Figure 1: Excerpt from Thinphovong et al. (2024), Location of the study in the Saen Thong sub-district (Nan province, Thailand), specifically (a) in the highland area of the sub-district. A land use map shows the different land classes: multi-species forests, plantations (rubber, teak, bamboo plantations, orchards), fallow land (maize, paddy rice, ginger, etc.), urban infrastructure, the cave, and the village are indicated, (b) the highland part of the sub-district.

 

Our study uses samples collected in the Nan region of Thailand, near the Namtanburi reserve. Figure 1 details the environment where the study was conducted. Our analyses were performed on rectal samples from bats, small mammals, and dogs over several periods from February 2022 to February 2023. DNA was extracted using standardized kits in the laboratory at Kasetsart University in Bangkok, Thailand, as shown in Photos 1 and 2. The extracted DNA was then sent to Belgium to GECOLAB and the Pathology Laboratory at the Veterinary Department of the University of Liège for analysis. A technique called quantitative PCR was used to specifically detect and quantify Salmonella spp., focusing on strains dangerous to humans. This method amplifies a specific part of a gene to detect the organism of interest. Finally, another quantitative PCR was performed to check that our samples contained DNA and to what extent. This serves as a control to ensure that everything is functioning properly.

Photos 1 and 2: Laboratory analysis of samples from the Spillover Interface project, Kasetsart University Laboratory, Bangkok (Thailand), taken on 29/11/23. Photo credit: Pauline Van Leeuwen.

 

Our results show that 12% of the samples were positive for Salmonella.

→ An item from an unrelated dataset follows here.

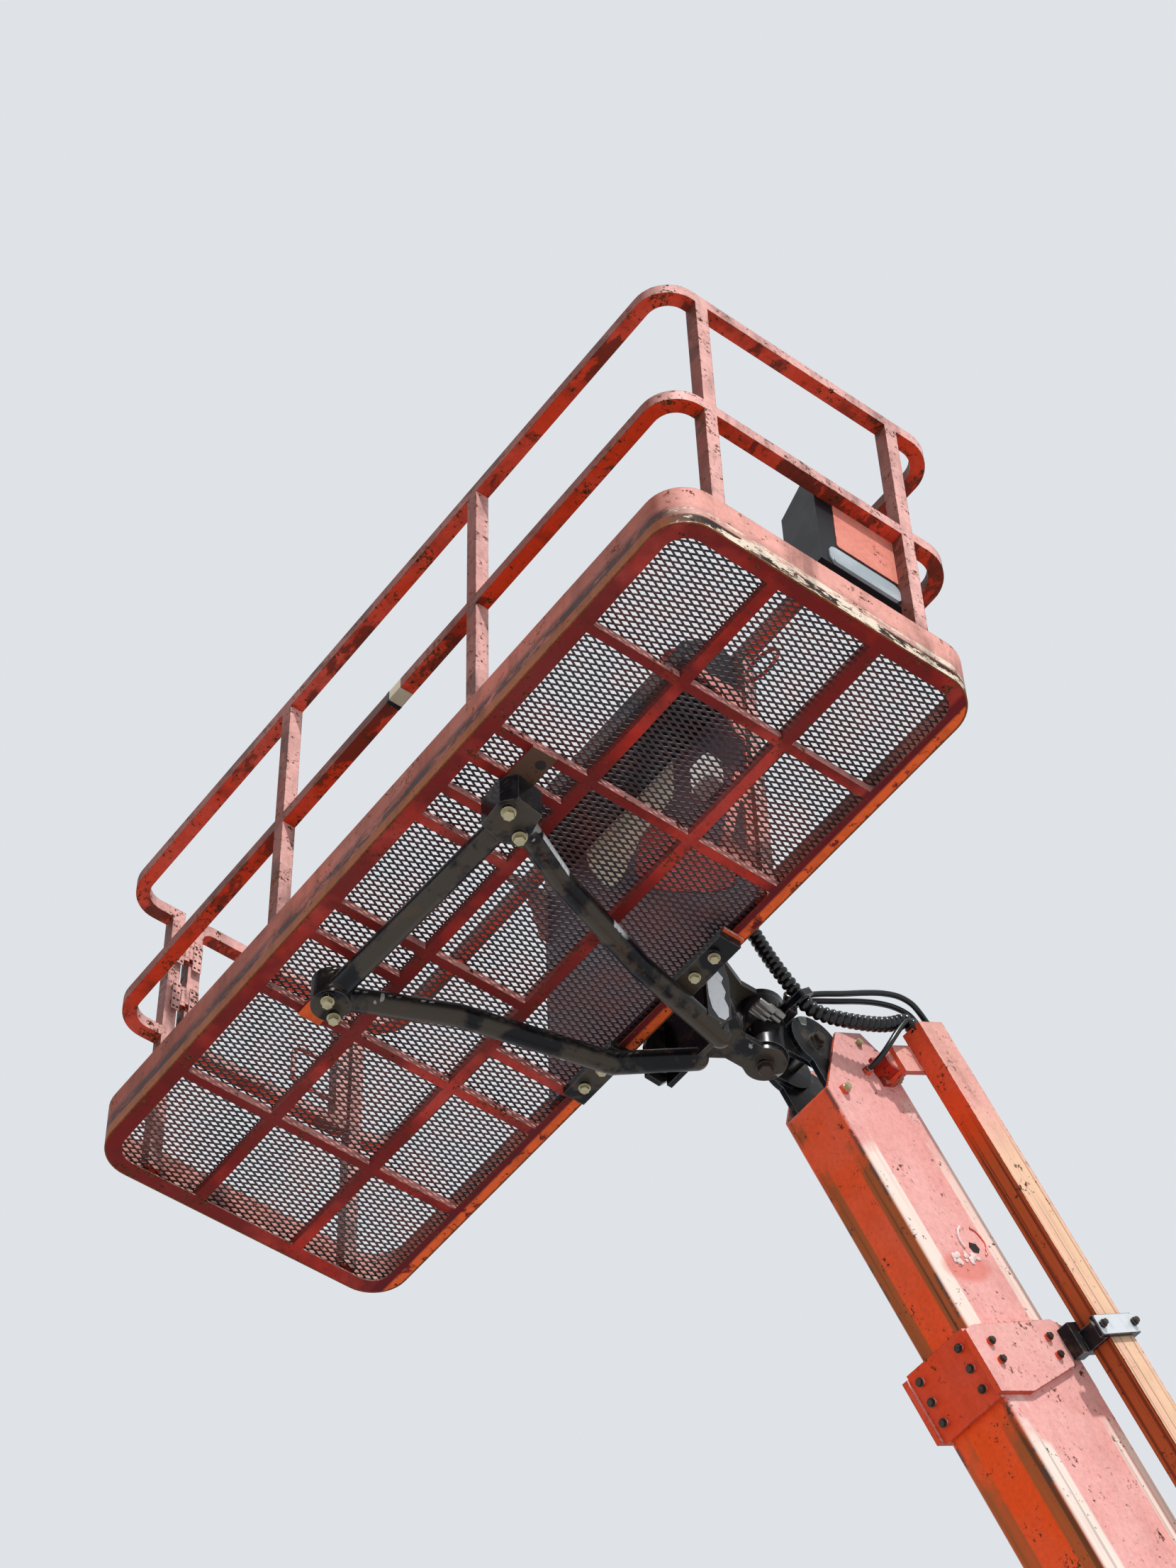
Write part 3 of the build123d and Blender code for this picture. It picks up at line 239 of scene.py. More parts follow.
def worn_paint(name, under, side, lit, rust=0.5, grime=0.5, gloss=0.45, edge=0.004, on_boom=False, wear=None):
    """Old paint in three colours by the way a face looks: full of colour below and its side colour across,
    both painted shade, and pale as painted sunlight where a face turns towards the key lamp; rusty in
    blotches and at its edges.
    """
    g = Graph(name, on_boom)
    cloud = g.noise(8.0, 5.0, 0.65)
    speck = g.noise(75.0, 6.0, 0.75)
    blotch = g.noise(13.0, 6.0, 0.72)
    streak = g.noise(16.0, 4.0, 0.6, stretch=(0.12, 1.0, 1.0) if on_boom else (1.0, 1.0, 0.12))
    sun = g.math("MAXIMUM", g.facing((0, 0.9, 0.25)), g.times(g.facing((0, 0, 1)), 0.85))
    # Painted shade: the under colour on faces that look down and the side colour on the rest stand for the
    # paint out of the lamp's light.
    colour = g.mix(g.step(g.facing(g.down), 0.15, 0.75), side, under)
    colour = g.mix(g.step(g.noise(2.3, 3.0, 0.6), 0.42, 0.72, 0.0, 0.14), colour, lit)
    # Painted sunlight: faces that look towards +Y and up, the key lamp's side, take the pale lit colour.
    painted_sunlight = g.times(g.step(sun, 0.2, 0.8), g.step(cloud, 0.25, 0.7, 1.0, 0.74))
    colour = g.mix(painted_sunlight, colour, lit)
    colour = g.mix(g.step(speck, 0.4, 0.75, 0.0, 0.25), colour, "5a1a10")
    if wear:
        colour = wear(g, colour)
    film = g.times(g.step(streak, 0.46, 0.68), g.step(cloud, 0.35, 0.6), grime)
    colour = g.mix(film, colour, "3d2018")
    bite = g.math("ADD", g.times(speck, 0.55), g.times(blotch, 0.45))
    bite = g.math("ADD", bite, g.times(g.edge(edge), 0.11))
    limit = 0.605 - 0.055 * rust
    chips = g.step(bite, limit, limit + 0.015)
    rust_tone = g.mix(g.step(g.noise(140.0, 3.0), 0.35, 0.65), "27150f", "7c4726")
    colour = g.mix(chips, colour, rust_tone)
    g.bump(g.math("SUBTRACT", g.times(speck, 0.25), chips), 0.35, 0.0012)
    rough = g.math("ADD", g.step(cloud, 0.2, 0.8, gloss - 0.06, gloss + 0.14), g.times(chips, 0.3))
    return g.finish(colour, rough, 0.0, 0.16)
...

Here is the breakdown by group:

• Bats (n=45): 20% positive, mainly in Scotophilus heathii, Hipposideros armiger, and Rhinolophus pusillus.
• Small mammals (n=48): None of the samples were positive.
• Dogs (n=23): 21.7% positive.

These results are somewhat biased by the low amount of DNA in the samples, suggesting a possible underestimation of the true prevalence. Compared to expectations based on the literature (5% for bats, 7% for dogs, and 15% for rodents—Dróżdż et al., 2020; Reyes et al., 2019; Ribas et al., 2016), our results are high for bats and dogs. It is surprising that no small mammals tested positive.

Nevertheless, the study highlights the significant risk of Salmonella transmission in the Nan region. To reduce this risk, it is crucial to understand the movements of animals and, in particular, the interactions between wildlife, peri-urban animals, and domestic animals.

This study underscores the importance of monitoring zoonotic interfaces to understand and attempt to prevent the emergence of new epidemics. The Nan region, with its diversity of habitats and species, offers a unique opportunity to understand pathogen transmission dynamics. The next phase of this preliminary study includes a microbiome analysis of the same samples, which will allow for a deeper understanding of these populations' dynamics, led by Dr. Pauline Van Leeuwen. A publication is in progress, including the results of our two joint studies.

Following this research, I had the honor of receiving the Tropical Veterinary Institute Award from the University of Liège, a recognition that strengthens our commitment to continuing our efforts for public and animal health. I would like to thank the teams from the BCOMING and Spillover Interface projects for this opportunity and those who shared this great adventure with me.